Wamda Capital invests between $1m-$5m in MENA region
This interview was held by Burak Buyukdemir and the article is written by Jeremiah Uke, a contributor author at Startup Turkey.
Fares Ghandour is a Partner at Wamda Capital where he leads investments in companies at the seed and growth stages. He is particularly interested in companies working on financial inclusion solving the remittance and credit gap problems in frontier markets and is bullish on the future of cryptocurrencies as disruptors of the world’s existing economic and social contracts. Fares worked previously as Investment Manager at MENA Venture Investments and has executed over a dozen transactions over the past 5 years of his career. He also ran the region’s flagship mentorship event, Mix N’ Mentor, while working at the Wamda Platform in 2012 and organized the first MIT Media Lab workshop in the region at twofour54 in Abu Dhabi.
Wamda Capital is a venture fund focused on the MENA region. He has been working with tech startups in the region for the past 5 years of his career.
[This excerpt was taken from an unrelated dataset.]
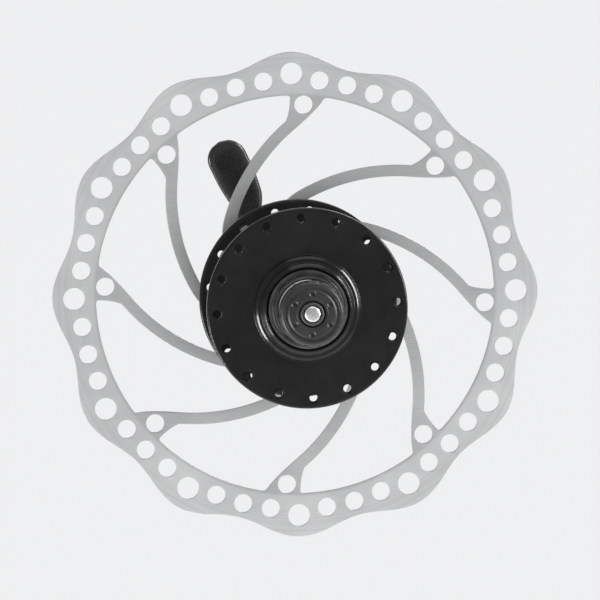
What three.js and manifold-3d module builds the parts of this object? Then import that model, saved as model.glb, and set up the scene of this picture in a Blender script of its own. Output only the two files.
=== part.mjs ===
// Front bicycle hub with a six-bolt disc brake rotor and a quick-release skewer.
// Millimetres. The origin is the middle of the axle, halfway between the two locknut faces.
// +Y runs along the axle to the brake side, +X is forward and +Z is up.
import * as THREE from "three";
import { mergeVertices } from "three/addons/utils/BufferGeometryUtils.js";
import Module from "manifold-3d";

const wasm = await Module();
wasm.setup();

// ---- driving dimensions ----
const OVER_LOCKNUTS = 100;
const AXLE = { length: 108, radius: 4.5, bore: 2.65 };
const BORE_OVER_AXLE = AXLE.radius + 0.3;
const DROPOUT = 6;
const BALL = { radius: 2.38, count: 10, pitch: 9, offset: 35.5, groove: 2.55 };
const FLANGE = { radius: 32.5, thickness: 3.2, right: -34, left: 21.5, edge: 0.8 };
const SPOKE_HOLES = { perFlange: 16, pitch: 29, radius: 1.3, firstAngle: 4 };
const BEARING_BORE = { radius: 13.3, seat: 31.3 };
const SHELL_END = 41.4;
const SHOULDER = { radius: 17.2, end: 38.2, edge: 0.9 };
const ROTOR_SEAT = { face: 39.5, back: 30, middleRadius: 24.2, lobe: 2.8, pilot: 17.3 };
const ROTOR_BOLTS = { count: 6, pitch: 22, clearance: 2.8, shank: 2.45, length: 10, firstAngle: 30 };
const ROTOR = {
  thickness: 1.8,
  peakRadius: 80,
  valleyRadius: 75.8,
  trackInner: 65.7,
  centreOuter: 28,
  bore: 17.6,
  lobes: 12,
  firstPeak: 1,
};
const ROTOR_ARMS = {
  count: 8,
  width: 3.8,
  curve: 62.7,
  curveCentre: 39.8,
  curveAngle: -75.8,
  firstRoot: -2.5,
  rootRadius: 62.7,
  rootHole: 3,
};
const CUP = { inner: 7.2, from: 31.5, floor: 32.95, to: 39.5 };
const CAP = { inner: 11, outer: 13, from: 39.8, to: 41.2 };
const SEAL = { inner: 9.95, outer: 10.7, lip: 0.4 };
const CONE = {
  from: 33,
  raceInner: 6.45,
  raceEnd: 38.05,
  outer: 9.6,
  flatsRadius: 8.5,
  acrossFlats: 15,
  to: 43.4,
};
const CAGE = { inner: 9.95, outer: 11.2, from: 37.9, to: 38.7, fingerReach: 3.2 };
const WASHER = { radius: 8.5, from: 43.5, to: 45.4 };
const LOCKNUT = { corner: 9.8, from: 45.5 };
const SKEWER = { radius: 2.5, nutEnd: -68 };
const CAM = { height: 65, throw: 0.7, radius: 3.5, bigJournal: 4.6, smallJournal: 2.7, halfWidth: 3 };
const EYE = { slack: 0.75, hole: 3.7, outer: 5.3, halfWidth: 2.7 };
const GRIP_RING = { inner: 7.2, outer: 9.3, thickness: 2 };
const HOUSING = { barrel: 8, halfLength: 9.4, base: 9.3, recessFloor: 59 };
const LEVER = { angle: 116, length: 55, headRadius: 8, headFrom: 10.2, headTo: 13.8, shaftEnd: -13 };
const NUT = { radius: 10.5, outerFace: 67.4, recessFloor: 59, lockRing: 4.2 };
const SPRING = { wire: 0.45, small: 3.4, large: 6.5, turns: 3.5, from: 54.8, to: 58.5 };
const GAP = 0.3;

const CLAMP_FACE = OVER_LOCKNUTS / 2 + DROPOUT;
const SIDES = { right: -1, left: 1 };

// ---- materials ----
const material = (color, roughness, metalness) =>
  new THREE.MeshStandardMaterial({ color, roughness, metalness });
const blackShell = material(0x17181a, 0.42, 0.35);
const stainless = material(0xc9cbcd, 0.35, 1);
const steel = material(0x9a9c9f, 0.38, 1);
const darkSteel = material(0x4a4b4e, 0.45, 0.9);
const blackSteel = material(0x202124, 0.4, 0.8);
const blackAlloy = material(0x2a2b2e, 0.36, 0.6);
const rubber = material(0x141414, 0.85, 0);
const nylon = material(0x1c1c1e, 0.6, 0);

// ---- shape helpers ----
const radians = THREE.MathUtils.degToRad;

function polar(radius, degrees) {
  return new THREE.Vector2(radius * Math.cos(radians(degrees)), radius * Math.sin(radians(degrees)));
}

// A solid of revolution about the axle line, from [radius, y] corners in either direction.
function turned(corners, sides) {
  const profile = corners.map(([radius, y]) => new THREE.Vector2(radius, y));
  if (THREE.ShapeUtils.area(profile) < 0) profile.reverse();
  if (profile[0].x > 0) profile.push(profile[0].clone());
  return new THREE.LatheGeometry(profile, sides);
}

// The same, written for the left end of the hub and mirrored for the right end.
function turnedAtEnd(side, corners, sides) {
  return turned(corners.map(([radius, y]) => [radius, side * y]), sides);
}

// The same about the cam axis, which is the Z line through the middle of the cam.
function turnedOnCam(corners, sides) {
  return turned(corners, sides).rotateX(Math.PI / 2).translate(0, CAM.height, 0);
}

function rod(radius, from, to, sides) {
  return turned([[0, from], [radius, from], [radius, to], [0, to]], sides);
}

// An outline in the plane of the wheel, made thick along the axle line.
function plate(shape, from, to) {
  const geometry = new THREE.ExtrudeGeometry(shape, { depth: to - from, bevelEnabled: false });
  return geometry.rotateX(Math.PI / 2).translate(0, to, 0);
}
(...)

The first fund was a $70m fund in 2015 focusing on Series A tickets in tech businesses in the MENA Region and Turkey. There was probably no more than $300m-$400m in tech financing in the region, now there's likely closer to $2bn.
There's a fundamental shift in demographics in the MENA region that has left legacy businesses struggling to relate to a new generation of customers that's ever more connected and mobile. The fund is here to back businesses that have scalable business models addressing market failures in the region, be it in retail, media, on-demand services, enterprise, and SaaS solutions, or Fintech.
Wamda Capital focuses on a belt of markets that are increasingly urban, young, and connected, that stretches all through the MENA region from East Africa to Pakistan, with a primary focus on the GCC and Egypt as well as Turkey.
The fund mostly invests at the Series A stage, businesses that usually have upwards of $1m in annual revenues. But also do seed checks for smaller businesses if a business stands out at that stage. The team looks for a financial model that can paint a mathematical picture of the opportunity and map out its potential scale drivers.
Wamda Capital typical invests between $1m-$5m. For seed, they do $250k-$1m. The team has an open-door policy, happy to meet with anyone at any time. They usually look at 3 things including the opportunity. Asking “Is this a big enough market?” “Is there a serious problem that needs to be disrupted in it?” “How big can this get?”
Secondly, they look at team. Asking “Is this the right team that are able to drive disruption in this industry?” Finally, they look at price. Asking “Is the valuation reasonable for us to be able to make returns?”
Wamda Capital rarely invests in any idea stage startups at the moment, however, the team just launched a fellowship program, Wamda X, that offers grants to idea-stage fellows. If it’s successful, the team scale the program across the region. You can learn more about it by visiting Wamdax.com .
The team has passed on several opportunities which they later came back and invested in. Fundraising is relationship building, and sometime when they pass on investment it may not indicate anything other than a timing issue. It might not be the right time for the team, or they might not see an opportunity for what it’s really worth at that particular point in time. That sometimes changes and the team is happy to always re-invest in companies we've passed on before.
A good startup is defined by its team. How effective they are at managing to deliver solutions to customers, and how aligned that team is on that vision. A good management team is the backbone of any business, and that is especially true with scale-ups and startups. We back management teams and not companies, that's what the team lives by, and all good experiences can be characterized by healthy relationships with and among management teams. All the sour relationships are usually a result of internal disputes between team members that spill over onto other shareholders.
Fares advised startups to focus on what makes you and your team unique and different. Do you complement each other? Are you aligned on the mission? Are you focused and aligned on your objectives and targets? Worry less about dilution and more about delivering on your mission no matter what it takes. Dilution can be solved, if you have a good relationship with your shareholders and you're delivering on your targets, you can get more equity. What you don't want to happen is to get too stuck on a certain valuation number in mind and not be able to raise from the right investor because of that.